STATED EXERCISE: Could you write out the opening lines of the data, word for word, stopping after the line that contains "SEAL_GROOVE = 0.8"?

EXERCISE INPUT:

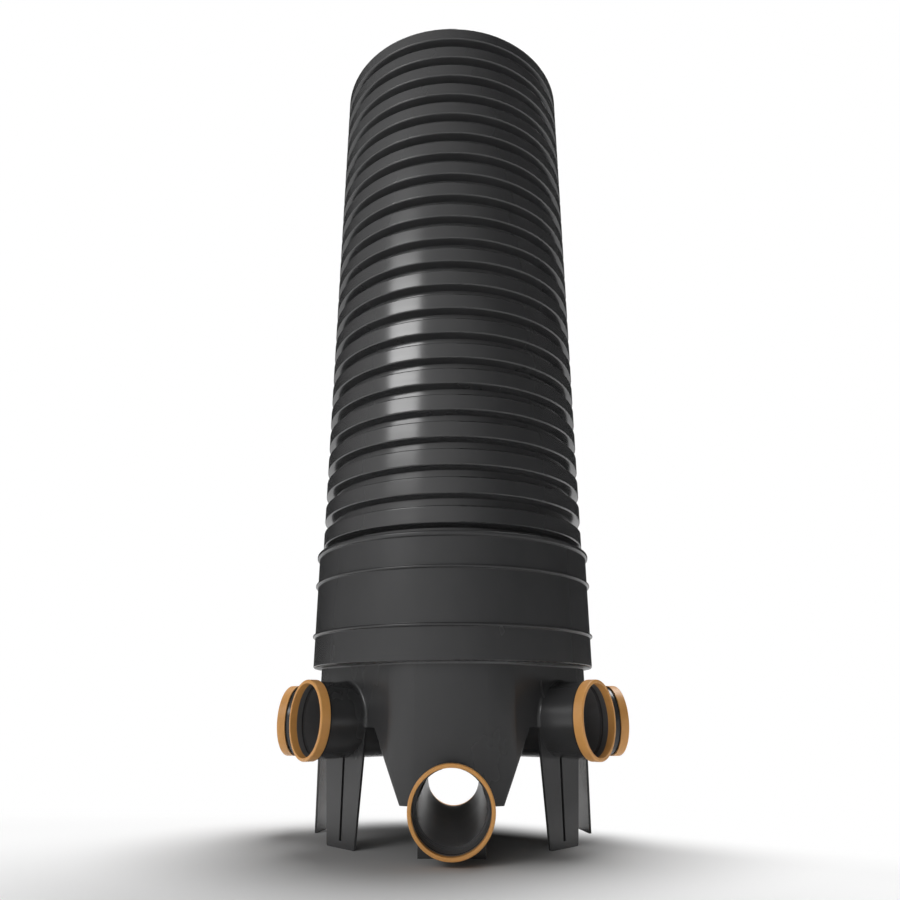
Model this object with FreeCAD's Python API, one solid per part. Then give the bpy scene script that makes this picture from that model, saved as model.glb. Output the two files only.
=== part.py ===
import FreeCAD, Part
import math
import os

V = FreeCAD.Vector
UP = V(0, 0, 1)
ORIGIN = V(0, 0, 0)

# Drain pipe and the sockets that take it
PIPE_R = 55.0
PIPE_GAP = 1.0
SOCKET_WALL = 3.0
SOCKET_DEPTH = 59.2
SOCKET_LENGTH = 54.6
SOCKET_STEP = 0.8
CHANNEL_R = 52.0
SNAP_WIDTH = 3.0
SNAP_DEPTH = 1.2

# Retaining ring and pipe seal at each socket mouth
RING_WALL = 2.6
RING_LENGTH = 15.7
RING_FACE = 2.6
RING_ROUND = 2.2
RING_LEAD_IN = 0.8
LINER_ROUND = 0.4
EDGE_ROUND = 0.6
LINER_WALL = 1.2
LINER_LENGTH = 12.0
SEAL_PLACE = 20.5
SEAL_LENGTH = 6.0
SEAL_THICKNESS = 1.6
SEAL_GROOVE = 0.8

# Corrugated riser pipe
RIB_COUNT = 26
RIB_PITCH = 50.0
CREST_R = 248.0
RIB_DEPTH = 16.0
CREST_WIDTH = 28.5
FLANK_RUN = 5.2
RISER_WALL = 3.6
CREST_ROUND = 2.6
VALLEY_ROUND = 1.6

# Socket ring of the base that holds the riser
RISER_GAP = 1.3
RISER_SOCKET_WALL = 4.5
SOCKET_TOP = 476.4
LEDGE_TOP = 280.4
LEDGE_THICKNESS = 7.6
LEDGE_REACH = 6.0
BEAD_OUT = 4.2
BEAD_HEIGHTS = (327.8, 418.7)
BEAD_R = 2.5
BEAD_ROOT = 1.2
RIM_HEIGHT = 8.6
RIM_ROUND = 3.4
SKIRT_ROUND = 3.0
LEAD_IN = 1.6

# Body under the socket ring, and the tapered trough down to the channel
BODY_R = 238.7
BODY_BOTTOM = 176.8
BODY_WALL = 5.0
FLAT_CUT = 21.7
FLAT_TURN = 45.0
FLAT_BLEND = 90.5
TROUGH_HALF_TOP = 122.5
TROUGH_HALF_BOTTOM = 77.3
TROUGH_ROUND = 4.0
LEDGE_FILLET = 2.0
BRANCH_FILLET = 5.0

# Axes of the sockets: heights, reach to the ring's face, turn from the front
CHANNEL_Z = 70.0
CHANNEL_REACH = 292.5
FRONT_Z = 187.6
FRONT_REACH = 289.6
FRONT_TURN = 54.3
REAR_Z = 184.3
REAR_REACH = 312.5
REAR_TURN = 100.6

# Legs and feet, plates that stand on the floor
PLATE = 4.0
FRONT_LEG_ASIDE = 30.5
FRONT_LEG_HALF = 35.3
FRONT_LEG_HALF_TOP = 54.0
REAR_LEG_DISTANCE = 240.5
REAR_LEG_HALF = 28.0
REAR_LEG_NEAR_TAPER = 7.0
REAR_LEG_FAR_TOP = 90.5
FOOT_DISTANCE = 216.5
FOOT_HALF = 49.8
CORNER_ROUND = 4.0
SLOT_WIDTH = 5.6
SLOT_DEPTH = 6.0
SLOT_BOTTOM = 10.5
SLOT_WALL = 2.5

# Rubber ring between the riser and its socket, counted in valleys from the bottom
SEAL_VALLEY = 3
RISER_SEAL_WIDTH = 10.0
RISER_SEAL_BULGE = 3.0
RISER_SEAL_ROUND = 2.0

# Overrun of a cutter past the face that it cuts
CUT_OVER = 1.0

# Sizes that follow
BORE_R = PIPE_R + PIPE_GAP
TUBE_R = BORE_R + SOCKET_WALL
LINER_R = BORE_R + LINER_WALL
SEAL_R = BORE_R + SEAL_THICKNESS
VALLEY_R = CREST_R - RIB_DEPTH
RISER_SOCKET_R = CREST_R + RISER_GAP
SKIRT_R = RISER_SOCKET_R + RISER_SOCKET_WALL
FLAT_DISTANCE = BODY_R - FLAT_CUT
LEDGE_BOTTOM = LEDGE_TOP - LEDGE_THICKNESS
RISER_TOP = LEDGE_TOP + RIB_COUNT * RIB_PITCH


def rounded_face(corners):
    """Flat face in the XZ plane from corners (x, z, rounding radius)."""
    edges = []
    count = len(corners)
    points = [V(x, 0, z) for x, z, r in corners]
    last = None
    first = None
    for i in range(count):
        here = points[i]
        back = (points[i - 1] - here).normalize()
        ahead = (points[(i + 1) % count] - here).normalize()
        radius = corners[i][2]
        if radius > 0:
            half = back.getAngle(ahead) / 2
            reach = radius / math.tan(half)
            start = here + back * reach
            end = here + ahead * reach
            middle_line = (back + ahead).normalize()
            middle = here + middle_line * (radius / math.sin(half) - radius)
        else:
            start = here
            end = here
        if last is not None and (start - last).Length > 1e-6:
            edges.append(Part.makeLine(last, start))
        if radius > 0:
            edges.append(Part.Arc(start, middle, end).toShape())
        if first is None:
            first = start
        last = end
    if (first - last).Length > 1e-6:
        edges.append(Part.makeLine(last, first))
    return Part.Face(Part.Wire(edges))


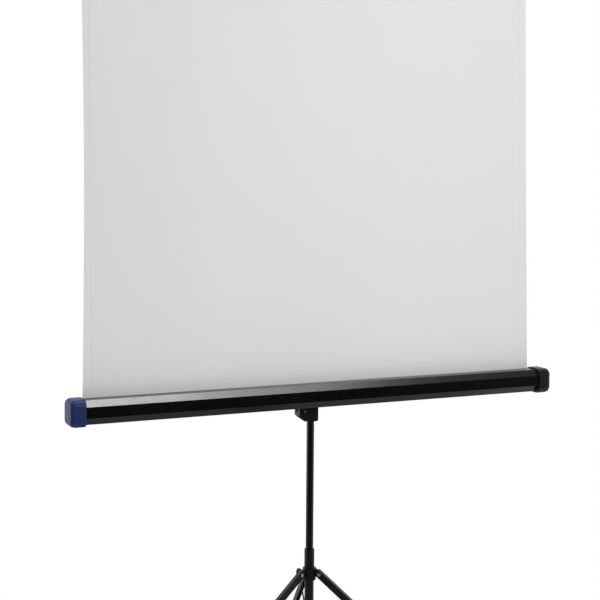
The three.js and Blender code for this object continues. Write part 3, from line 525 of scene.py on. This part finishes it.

OUTPUT OF THE TASK:
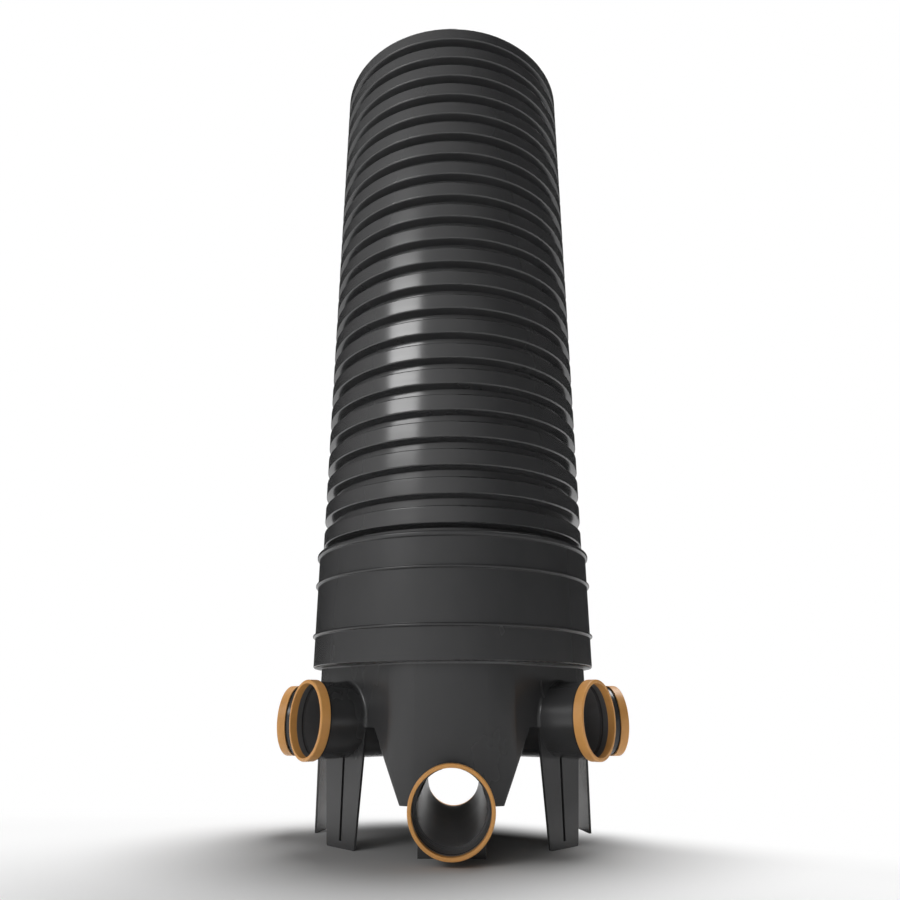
Model this object with FreeCAD's Python API, one solid per part. Then give the bpy scene script that makes this picture from that model, saved as model.glb. Output the two files only.
=== part.py ===
import FreeCAD, Part
import math
import os

V = FreeCAD.Vector
UP = V(0, 0, 1)
ORIGIN = V(0, 0, 0)

# Drain pipe and the sockets that take it
PIPE_R = 55.0
PIPE_GAP = 1.0
SOCKET_WALL = 3.0
SOCKET_DEPTH = 59.2
SOCKET_LENGTH = 54.6
SOCKET_STEP = 0.8
CHANNEL_R = 52.0
SNAP_WIDTH = 3.0
SNAP_DEPTH = 1.2

# Retaining ring and pipe seal at each socket mouth
RING_WALL = 2.6
RING_LENGTH = 15.7
RING_FACE = 2.6
RING_ROUND = 2.2
RING_LEAD_IN = 0.8
LINER_ROUND = 0.4
EDGE_ROUND = 0.6
LINER_WALL = 1.2
LINER_LENGTH = 12.0
SEAL_PLACE = 20.5
SEAL_LENGTH = 6.0
SEAL_THICKNESS = 1.6
SEAL_GROOVE = 0.8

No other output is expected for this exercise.